Toute loi vexatoire, toute persécution fiscale tend à faire sortir le capital du pays, si bien que toutes les déclamations contre le capitalisme doivent aboutir à l’appauvrissement de la nation. — « Nous en revenons, malgré nous, au moyen âge, me disait, il y a quelques mois, un israélite français ; il faut nous préparer à reprendre le bâton de voyage de nos ancêtres. Nous vendons nos maisons, nous réalisons nos rentes, et nous achetons des mines d’or ; nous serons bientôt prêts pour l’exil et mûrs pour l’expropriation. Croyez-moi, le jour du pillage ou de la confiscation, l’on ne trouvera pas grand’chose dans nos caisses. » Et ce ne sont pas seulement des juifs, en butte aux aboiemens monotones de l’antisémitisme, qui raisonnent ainsi. Nombre de chrétiens, de toute origine et de toute opinion, font des réflexions analogues, et beaucoup commencent à prendre des précautions du même genre. Elle grandit chaque année, dans toutes les classes, l’opinion qu’il est prudent d’avoir une bonne part de sa fortune à l’étranger. Ne croyez pas que cette idée se fasse jour, seulement, chez des financiers, des banquiers, de gros capitalistes — ou encore chez des conservateurs endurcis, des trembleurs ou des ennemis de la démocratie. Les démocrates de profession, les plus plats courtisans du peuple sont parfois, quand il s’agit de leur bourse, parmi les plus timides. Des hommes qui, par leur position et par leurs doctrines, qui, par l’emphase impudente de leurs adulations envers la foule, sembleraient devoir être les plus confians envers la démocratie, sont souvent les plus pressés de mettre leurs écus à l’abri des caprices de leur idole.

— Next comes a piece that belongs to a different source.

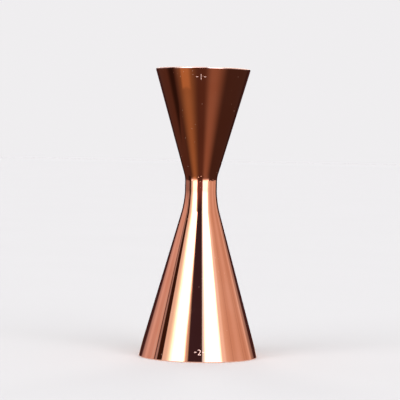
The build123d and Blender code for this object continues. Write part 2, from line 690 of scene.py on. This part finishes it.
def makeCapacityMark(name, numeral, height, turn, cupPiece):
    bpy.ops.object.select_all(action="DESELECT")
    bpy.ops.object.text_add(radius=mark["numeralHeight"] / mark["fontHeight"])
    text = bpy.context.active_object.data
    text.body = numeral
    text.align_x = "CENTER"
    text.resolution_u = 6
    text.offset = -mark["thinning"]
    bpy.ops.object.convert(target="MESH")
    piece = takeUp(name)
    bpy.ops.object.mode_set(mode="EDIT")
    bpy.ops.mesh.select_all(action="SELECT")
    bpy.ops.mesh.remove_doubles(threshold=0.001 * millimetre)
    bpy.ops.transform.translate(value=(0, -mark["numeralHeight"] / 2, 0))
    for side in (-1, 1):
        bpy.ops.mesh.primitive_plane_add(size=1, location=(side * mark["dashMiddle"], 0, 0))
        bpy.ops.transform.resize(
            value=(mark["dashLength"], mark["stroke"], 1),
            center_override=(side * mark["dashMiddle"], 0, 0),
        )
        bpy.ops.mesh.subdivide(number_cuts=3)
    bpy.ops.object.mode_set(mode="OBJECT")
    piece.location = (0, -mark["standOff"], height)
    piece.rotation_euler = (math.pi / 2, 0, 0)
    bpy.ops.object.transform_apply(location=True, rotation=True, scale=True)

    laid = piece.modifiers.new("laidOn", "SHRINKWRAP")
    laid.target = cupPiece
    laid.wrap_method = "PROJECT"
    laid.use_project_y = True
    laid.use_positive_direction = True
    laid.use_negative_direction = False
    laid.offset = mark["proud"]
    bpy.ops.object.modifier_apply(modifier="laidOn")
    sunk = piece.modifiers.new("sunk", "SOLIDIFY")
    sunk.thickness = mark["depth"]
    sunk.offset = -1
    bpy.ops.object.modifier_apply(modifier="sunk")
    bpy.ops.object.mode_set(mode="EDIT")
    bpy.ops.mesh.select_all(action="SELECT")
    bpy.ops.mesh.normals_make_consistent(inside=False)
    bpy.ops.object.mode_set(mode="OBJECT")
    piece.rotation_euler = (0, 0, math.radians(turn))
    bpy.ops.object.transform_apply(location=False, rotation=True, scale=False)

    piece.data.materials.append(etchedMark)
    bpy.ops.object.shade_smooth_by_angle(angle=math.radians(30))
    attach(piece, "root")


upperHeight = upperHigh.z - mark["upperDrop"]
lowerHeight = lowerLow.z + mark["lowerRise"]
makeCapacityMark("upperCapacityMark", "1", upperHeight, mark["upperTurn"], upperCup)
makeCapacityMark("lowerCapacityMark", "2", lowerHeight, mark["lowerTurn"], lowerCup)
print("capacity marks made")


# Floor, and the dark card under the jigger that only its polish sees

floorLook = {
    "size": 60.0,
    "colour": (0.548, 0.550, 0.553, 1),
    "mottle": (0.532, 0.534, 0.537, 1),
    "roughness": 0.8,
}


def makeFloor(look):
    bpy.ops.object.select_all(action="DESELECT")
    bpy.ops.mesh.primitive_plane_add(size=look["size"], location=(0, 0, 0))
    floor = takeUp("floor")
    material, start = newMaterial("paleFloor")
    place = start.node("ShaderNodeTexCoord", output=3)
    colour = blendColours(noise(place, 6, 3), look["colour"], look["mottle"])
    shader = start.node("ShaderNodeBsdfPrincipled", None, {
        "Base Color": colour,
        "Roughness": look["roughness"],
        "Specular IOR Level": 0.0,
    })
    finishMaterial(start, shader)
    floor.data.materials.append(material)
    floor.visible_glossy = False


cardLook = {
    "radius": 1.2,
    "drop": 0.5 * millimetre,
    "ground": (0.060, 0.034, 0.029, 1),
    "front": (0.094, 0.046, 0.034, 1),
    "nearFront": (0.112, 0.056, 0.040, 1),
    "leftSide": (0.088, 0.046, 0.036, 1),
    "leftDark": (0.027, 0.014, 0.011, 1),
    "ends": (0.034, 0.015, 0.012, 1),
    "leftStreak": (0.335, 0.203, 0.100, 1),
    "leftPatch": (0.470, 0.280, 0.130, 1),
    "rightStreak": (0.285, 0.168, 0.123, 1),
    "rearStreak": (0.26, 0.16, 0.105, 1),
    "farBoxes": (2.7, 2.7, 2.8, 1),  # leads on to the soft boxes' feet
    "foot": (0.88, 0.84, 0.83, 1),  # pale like the floor, where the jigger stands
    # where each streak lies: degrees round from the front to its two sides, and how soft each side is
    "groundSpan": (-22, 16, 22, 12),
    "leftSideSpan": (-142, -78, 8, 8),
    "leftDarkSpan": (-100, -80, 9, 5),
    "leftStreakSpan": (-64, -28, 18, 18),
    "leftPatchSpan": (-59, -37, 4, 6),
    "rightStreakSpan": (14, 50, 12, 20),
    "rearSpans": ((146, 172, 8, 6), (-172, -146, 6, 8)),
    "boxSpans": ((-72, -27, 6, 4), (13, 56, 3, 6)),
    "rightEnd": (134, 146),
    "leftEnd": (-152, -142),
    # how far out from the middle a streak comes in or gives way, in metres
    "footEdge": (0.045, 0.130),
    "nearFrontEdge": (0.140, 0.180),
    "leftDarkEdge": (0.262, 0.285),
    "patchEdge": (0.1945, 0.1975),
    "patchLean": 0.0011,  # how much nearer the patch's edge comes for each degree round
    "rearEdge": (0.20, 0.26),
    "boxEdge": (0.26, 1.0),
}


def makeCard(look):
    bpy.ops.object.select_all(action="DESELECT")
    bpy.ops.mesh.primitive_circle_add(
        vertices=96, radius=look["radius"], fill_type="NGON", location=(0, 0, -look["drop"])
    )
    card = takeUp("darkCard")
    material, start = newMaterial("darkCard")
    place = start.node("ShaderNodeTexCoord", output=3)
    x, y, z = splitVector(place)
    reach = x.math("SQRT", x * x + y * y)
    turn = degreesRound(x, y)
    front = blendColours(above(reach, *look["nearFrontEdge"]), look["nearFront"], look["front"])
    colour = blendColours(between(turn, *look["groundSpan"]), look["ground"], front)
    colour = blendColours(between(turn, *look["leftSideSpan"]), colour, look["leftSide"])
    dark = between(turn, *look["leftDarkSpan"]) * above(reach, *look["leftDarkEdge"])
    colour = blendColours(dark, colour, look["leftDark"])
    ends = above(turn, *look["rightEnd"]) + 1 - above(turn, *look["leftEnd"])
    colour = blendColours(ends, colour, look["ends"])
    colour = blendColours(between(turn, *look["leftStreakSpan"]), colour, look["leftStreak"])
    leaned = reach + turn * look["patchLean"]
    patch = between(turn, *look["leftPatchSpan"]) * above(leaned, *look["patchEdge"])
    colour = blendColours(patch, colour, look["leftPatch"])
    colour = blendColours(between(turn, *look["rightStreakSpan"]), colour, look["rightStreak"])
    rear = between(turn, *look["rearSpans"][0]) + between(turn, *look["rearSpans"][1])
    colour = blendColours(rear * (1 - above(reach, *look["rearEdge"])), colour, look["rearStreak"])
    boxes = between(turn, *look["boxSpans"][0]) + between(turn, *look["boxSpans"][1])
    colour = blendColours(boxes * above(reach, *look["boxEdge"]), colour, look["farBoxes"])
    colour = blendColours(1 - above(reach, *look["footEdge"]), colour, look["foot"])
    shader = start.node("ShaderNodeEmission", None, {"Color": colour, "Strength": 1.0})
    finishMaterial(start, shader)
    material.cycles.emission_sampling = "NONE"
    card.data.materials.append(material)
    card.visible_camera = False
    card.visible_diffuse = False
    card.visible_shadow = False
    card.visible_transmission = False


makeFloor(floorLook)
makeCard(cardLook)
print("floor made")


# Studio light: soft boxes and fill panels all round, as a plain world

noTop = (90, 91)  # rises of a panel that goes on overhead

studio = {
    "backdrop": (0.866, 0.853, 0.866, 1),  # as bright as the far floor, so no horizon shows
    "surroundings": (0.055, 0.022, 0.023, 1),
    "below": (0.060, 0.034, 0.029, 1),
    "horizon": (-16, -4),  # degrees of rise over which the dark below gives way
    # each panel: where it stands round the jigger, how soft its two sides are, over which rises it comes in
    # and gives way again, its light
    "panels": [
        ("rightFill", (52, 131), (4, 3), (-6, -2), noTop, (0.69, 0.57, 0.52)),
        ("rightTail", (128, 141), (2, 3), (-1, 10), noTop, (0.48, 0.40, 0.38)),
        ("rightWarm", (50, 68), (4, 7), (-6, -2), noTop, (0.83, 0.76, 0.72)),
        ("rightSheen", (86, 99), (5, 5), (-6, -2), noTop, (0.77, 0.67, 0.65)),
        ("rightDip", (109, 115), (3, 3), (-6, -2), noTop, (0.61, 0.47, 0.41)),
        ("rightBand", (121.5, 127.5), (1.5, 1.5), (-6, -2), noTop, (0.84, 0.76, 0.74)),
        ("rightLine", (75.5, 76.7), (0.5, 0.5), (-6, -2), noTop, (0.55, 0.44, 0.40)),
        ("rightHair", (104.3, 105.5), (0.5, 0.5), (-6, -2), noTop, (0.52, 0.40, 0.36)),
        ("leftFill", (-139, -95.5), (5, 1.5), (-12, 16), noTop, (0.70, 0.57, 0.58)),
        ("leftSheen", (-127, -117), (4, 4), (-12, 16), noTop, (0.78, 0.67, 0.69)),
        ("leftBand", (-104, -98), (2, 2), (-12, 16), noTop, (0.70, 0.66, 0.71)),
        ("leftLine", (-93, -87.8), (0.6, 0.6), (-4, 2), noTop, (0.42, 0.40, 0.46)),
        ("leftDark", (-87.8, -76), (0.6, 1.2), (-6, -2), noTop, (0.042, 0.020, 0.012)),
        ("leftGlow", (-75.5, -50), (0.9, 4), (-24, 12), noTop, (0.90, 1.00, 1.05)),
        ("leftBloom", (-66, -50), (3.5, 4), (-24, 12), noTop, (1.08, 1.40, 1.38)),
        ("leftTail", (-32, -18.5), (4, 3.5), (-24, 12), noTop, (0.70, 0.66, 0.60)),
        ("rightGlow", (48, 59.5), (2, 3), (-24, 12), noTop, (1.05, 1.18, 1.29)),
        ("frontGap", (-20, 14), (2, 2), (0, 24), noTop, (0.045, 0.030, 0.048)),
        ("frontLow", (-40, 40), (10, 10), (-20, -8), (0, 24), (0.20, 0.08, 0.08)),
    ],
    "boxLight": (4.6, 4.6, 4.8, 1),
    "boxRim": (0.98, 1.50, 1.95, 1),
    "boxFoot": (-24, 12),
    "leftBox": ((-56.5, -27.5), (8.5, 3.5)),
    "leftBoxLean": (25, 1.5),  # above this rise its side leans by this many degrees for each degree
    "rightBox": ((15, 49), (2.5, 3.5)),
    "rightBoxRim": ((9.5, 20), (1.4, 3)),
    "rearPanels": [
        ((148, 176), (3, 2), (3.0, 2.9, 2.8)),
        ((-172, -150), (2, 3), (3.0, 2.9, 2.8)),
    ],
    "rearFoot": (13, 19),
    "overhead": (1.25, 1.22, 1.20, 1),
    "overheadEdge": (48, 66),
}


def makeStudio(settings):
    world = bpy.data.worlds.new("studio")
    bpy.context.scene.world = world
    world.use_nodes = True
    world.node_tree.nodes.clear()
    start = Wire(world.node_tree)
    x, y, z = splitVector(start.node("ShaderNodeTexCoord", output=0))
    turn = degreesRound(x, y)
    rise = x.math("ARCSINE", z) * math.degrees(1)

    colour = blendColours(above(rise, *settings["horizon"]), settings["below"], settings["surroundings"])
    for name, span, soft, foot, top, light in settings["panels"]:
        mask = between(turn, *span, *soft) * above(rise, *foot) * (1 - above(rise, *top))
        colour = blendColours(mask, colour, (*light, 1))

    upright = above(rise, *settings["boxFoot"])
    leanStart, leanRate = settings["leftBoxLean"]
    leaned = turn - rise.math("MAXIMUM", rise - leanStart, 0.0) * leanRate
    (boxStart, boxEnd), (startSoft, endSoft) = settings["leftBox"]
    leftBox = above(turn, boxStart - startSoft, boxStart + startSoft)
    leftBox = leftBox * (1 - above(leaned, boxEnd - endSoft, boxEnd + endSoft))
    rightRim = between(turn, *settings["rightBoxRim"][0], *settings["rightBoxRim"][1])
    rightBox = between(turn, *settings["rightBox"][0], *settings["rightBox"][1])
    colour = blendColours(leftBox * upright, colour, settings["boxLight"])
    colour = blendColours(rightRim * upright, colour, settings["boxRim"])
    colour = blendColours(rightBox * upright, colour, settings["boxLight"])

    for span, soft, light in settings["rearPanels"]:
        mask = between(turn, *span, *soft) * above(rise, *settings["rearFoot"])
        colour = blendColours(mask, colour, (*light, 1))
    colour = blendColours(above(rise, *settings["overheadEdge"]), colour, settings["overhead"])

    seen = start.node("ShaderNodeLightPath", output=0)
    colour = blendColours(seen, colour, settings["backdrop"])
    light = start.node("ShaderNodeBackground", None, {"Color": colour, "Strength": 1.0})
    start.node("ShaderNodeOutputWorld", None, {"Surface": light})


makeStudio(studio)
bpy.context.scene.view_settings.view_transform = "Standard"
print("studio light made")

Les indiscrétions de la loi anglaise nous ont naguère révélé les craintes, assurément prématurées, d’illustres citoyens qu’on eût crus d’un républicanisme moins défiant. Victor Hugo et le président Grévy resteront le modèle de ces bruyans démocrates, secrètement jaloux de voir leurs économies à l’abri de nos révolutions et des atteintes du lise français. Ces grands patriotes avaient si peur d’être rançonnés par leur pays, qu’aucun coffre-fort français ne leur paraissait assez sûr ; leur confiance dans le gouvernement de la République était si solide qu’ils avaient, tous deux, silencieusement, placé la totalité de leur fortune mobilière à l’étranger[1]. Victor Hugo et Grévy ont déjà bien des imitateurs ; puissent les lois fiscales de la troisième république ne pas

  1. Voyez l’Économiste français du 14 juillet 1894. Cf. the Statist de Londres du 30 juin 1892 (p. 126). La succession mobilière de M. Grévy a été déclarée en Angleterre (1891) pour la somme de 172 106 livres sterling, soit 4 302 650 francs.